Il piano era di arrivare in porta per vie centrali in pochi passaggi. Quando questo non era possibile, per il ripiegamento difensivo avversari, la palla transitava sugli esterni per essere poi messa dentro l’area di rigore, attaccata con diversi giocatori.
Una Cremo che si toglie diverse soddisfazioni: conquista a Wembley il Trofeo anglo-italiano nel 1993, l’anno in cui centra la promozione in A e, durante le tre stagioni nella massima serie, più volte fa tremare le grandi.
L’ultimo acuto sarà il 7-1 rifilato al malcapitato Bari di Fascetti nel dicembre 1995. ‹‹Segnai il mio primo gol contro il Padova al mio esordio, dopo due minuti, credo con il mio primo tocco di palla in serie A. La mia seconda rete venne proprio in quella partita contro il Bari, grazie ad un colpo di testa acrobatico›› rammenta Aloisi. ‹‹Non eravamo una squadra che segnava molto così una vittoria come quella divenne l’highlight della stagione››.

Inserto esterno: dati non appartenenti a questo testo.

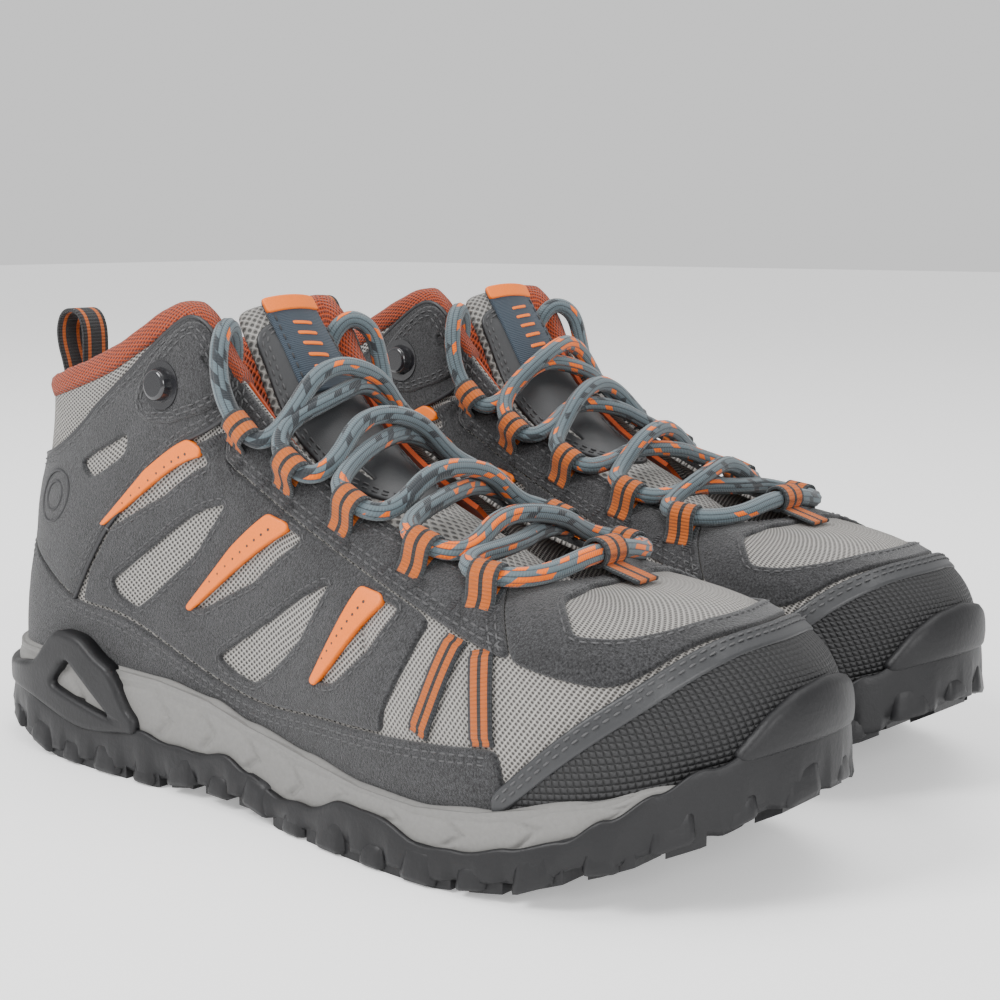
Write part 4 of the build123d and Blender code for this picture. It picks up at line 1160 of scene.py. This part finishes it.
LUGS, PLACES = 40, 2600
UPRIGHT = np.array([0, 0, 1.0])
lugs = []
u = np.arange(PLACES) * RING / PLACES
wall = sole_side(7.0)(u, 0.0)
inner = sole_side(6.0)(u, 0.0)
arc = travel(wall)
for k in range(LUGS):
    i = int(np.searchsorted(arc, (k + 0.5) * arc[-1] / LUGS)) % PLACES
    out = unit(wall[i] - inner[i])
    ex = np.array([-out[1], out[0], 0])
    x = wall[i][0]
    g0, g1 = [float(ground(x + s * ex[0] * 4)) for s in (-1, 1)]
    slope = unit(np.array([ex[0], ex[1], (g1 - g0) / 8]))
    g = float(ground(x))
    size = (12.2, 17, 10.5) if k % 2 else (9.6, 14, 7.6)
    lift = 0.35 * abs(float(ground(x - out[0] * 6)) - g)
    c = wall[i] - out * (size[1] / 2 - 1.2) + UPRIGHT * (g + size[2] / 2 + 0.05 + lift)
    lugs.append(block(c, slope, out, UPRIGHT, size, 2.1, -0.10))
both("lug_blocks", join(lugs), "rubber")

# The heel frame: its outline is set by distance from the heel and height.
places = np.linspace(0, 9, 400)
xs = sole_side(5)(places, 0.0)[:, 0]


def place_of(x):
    return float(np.interp(x, xs, places))


def x_at(u):
    return np.interp(np.abs(u), places, xs)


upper_clip = line([(-9, 27), (12, 27.5), (28, 30), (46, 43.3), (55, 43), (69, 36), (84, 20.5)])
lower_clip = line([(-9, 20), (20, 19.5), (60, 12.5), (84, 15)])
clip = strip(-place_of(84), place_of(84), lambda v: lower_clip(x_at(v)), lambda v: upper_clip(x_at(v)), 90)
hole = [(place_of(50), 34.5), (place_of(41), 25), (place_of(57), 21.5), (place_of(72), 18.5)]
frame_panel = panel(sole_side(5.3), clip, [hole, flipped(hole)], lift=0.6, thick=2.6, edge=1.8, pinch=0,
                    under=3.0, grid=3.0)
stands_for(both("heel_frame", frame_panel, "rubber"), "heel_clip")

both("stitching", join(seams), "stitch")
both("dark_stitching", join(dark_seams), "dark_stitch")

# ---- Floor, lights, camera ------------------------------------------------------------------------------
mesh = bpy.data.meshes.new("floor_mesh")
mesh.from_pydata([(-6, -6, 0), (6, -6, 0), (6, 6, 0), (-6, 6, 0)], [], [(0, 1, 2, 3)])
floor = bpy.data.objects.new("floor", mesh)
bpy.context.scene.collection.objects.link(floor)
n = Net("floor_white")
mesh.materials.append(n.set((0.9, 0.9, 0.9), 0.9, Specular_IOR_Level=0.1))
n.shader.inputs["Emission Color"].default_value = (1, 1, 1, 1)
n.shader.inputs["Emission Strength"].default_value = 0.35

world = bpy.data.worlds.new("studio")
bpy.context.scene.world = world
world.use_nodes = True
world.node_tree.nodes["Background"].inputs[0].default_value = (1, 1, 1, 1)
world.node_tree.nodes["Background"].inputs[1].default_value = 0.9


def light(name, where, at, size, power):
    data = bpy.data.lights.new(name, "AREA")
    data.energy = power
    data.size = size
    obj = bpy.data.objects.new(name, data)
    bpy.context.scene.collection.objects.link(obj)
    obj.location = where
    obj.rotation_euler = (Vector(at) - Vector(where)).to_track_quat("-Z", "Y").to_euler()


light("key", (-0.5, -1.3, 1.3), (0, 0, 0.05), 0.7, 32)
light("front", (1.4, -0.9, 0.8), (0, 0, 0.05), 0.6, 16)
light("top", (0.1, 0.2, 1.6), (0, 0, 0), 1.2, 12)

DISTANCE = 0.550
az, el = math.radians(39.3), math.radians(9.7)
back = Vector((math.sin(az) * math.cos(el), -math.cos(az) * math.cos(el), math.sin(el)))
target = Vector((0.02744, -0.06034, 0.080))
cam = bpy.data.cameras.new("camera")
cam.lens = 67.03
cam.sensor_width = 36
cam.shift_x, cam.shift_y = 0.064, 0.0415
cam.clip_start, cam.clip_end = 0.01, 50
camera = bpy.data.objects.new("camera", cam)
bpy.context.scene.collection.objects.link(camera)
camera.location = target + back * DISTANCE
camera.rotation_euler = (-back).to_track_quat("-Z", "Y").to_euler()
bpy.context.scene.camera = camera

Nonostante la squadra veleggi sempre agli ultimi posti, la società di Luzzara e Favalli rimane fedele al tecnico di Crevalcore, che infatti non viene esonerato.

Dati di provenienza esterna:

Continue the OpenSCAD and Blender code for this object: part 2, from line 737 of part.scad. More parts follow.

‹‹Quando arrivai quella stagione, a gennaio, eravamo ultimi in classifica e dovevano recuperare tanti punti. Abbiamo avuto una buona seconda parte di campionato ma non è bastata. Con I giocatori che avevamo penso avremmo potuto restare in serie A invece sfortunatamente siamo retrocessi››. Questo il commento di Aloisi su quel torneo 1995/96.
Il buon lavoro fatto, nonostante la retrocessione, vale a Simoni la partenza per altri lidi, fino all’apice raggiunto con l’Inter. Aloisi ricorda che ‹‹tutti i giocatori amavano Gigi Simoni. Era così calmo in un mondo he dove c’è tanta pressione. Era molto saggio ed aveva molta esperienza, non solo come allenatore ma anche come giocatore. Quando il mister parlava, tutti lo ascoltavano››.
Spetterà ora all’ex dirigente del Milan il compito di riportare la Cremonese ai fasti di un tempo. Con nel mezzo un derby dei sentimenti contro il Monza di Berlusconi e Galliani.